Re: OT: THEORY Fusion Grammar
From: | Gary Shannon <fiziwig@...> |
Date: | Sunday, July 16, 2006, 4:13 |
--- Herman Miller <hmiller@...> wrote:
> Gary Shannon wrote:
<snip>
>
> The problem is that "mee" goes with "er", not with
> the unlit
> ("not-burning") torch. (I don't know Dutch all that
> well, but I'm fluent
> in Zelda, and I know that you use Deku sticks to
> light torches.) You
> somehow need to group "it ... with" while excluding
> "now". (Actually
> "there ... with", like the English word "therewith"
> or Mark Twain's
> favorite German word "damit", if that gives you any
> clues).
Yes, I'm familiar enough with German to recognize the
problem. (In the 1960's I was a German interpretor,
but I haven't used the language in the last 40 years,
so I'm rusty beyond belief.)
<snip>
> I had handy since I brought it up a couple of years
> ago on Conlang and
> remembered where to look for it.
Yes, I found the source while Googling for the
definition of "niet-brandende", which was not in any
online dictionary. I assume it is a different form of
the verb "branden", and looks less like an ignition
device (my first assumption) and more like
"non-burning")
What is painfully obvious is that I would need a
better feel for Dutch before I could presume to
produce a correct parse.
My approach to English has been to tag and parse
sentences by hand using only "intuition" and then
submit the tagged and parsed sentences to a computer
program I wrote that extracts the rules from the
completed parses.
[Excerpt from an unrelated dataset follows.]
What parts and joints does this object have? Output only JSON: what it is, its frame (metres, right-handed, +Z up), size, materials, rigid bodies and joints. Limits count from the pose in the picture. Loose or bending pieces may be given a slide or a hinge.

When I change the way I parse a
sentence I can re-run the extraction program and the
rules are changed accordingly.
Without having the necessary "intuation" in a given
language that process would be very involved.
Here's another tough non-adjacent sentence, number
379, from the corpus I'm working with:
379. John and Elizabeth are brother and sister.
I'm not sure what I'll do when I get to that one!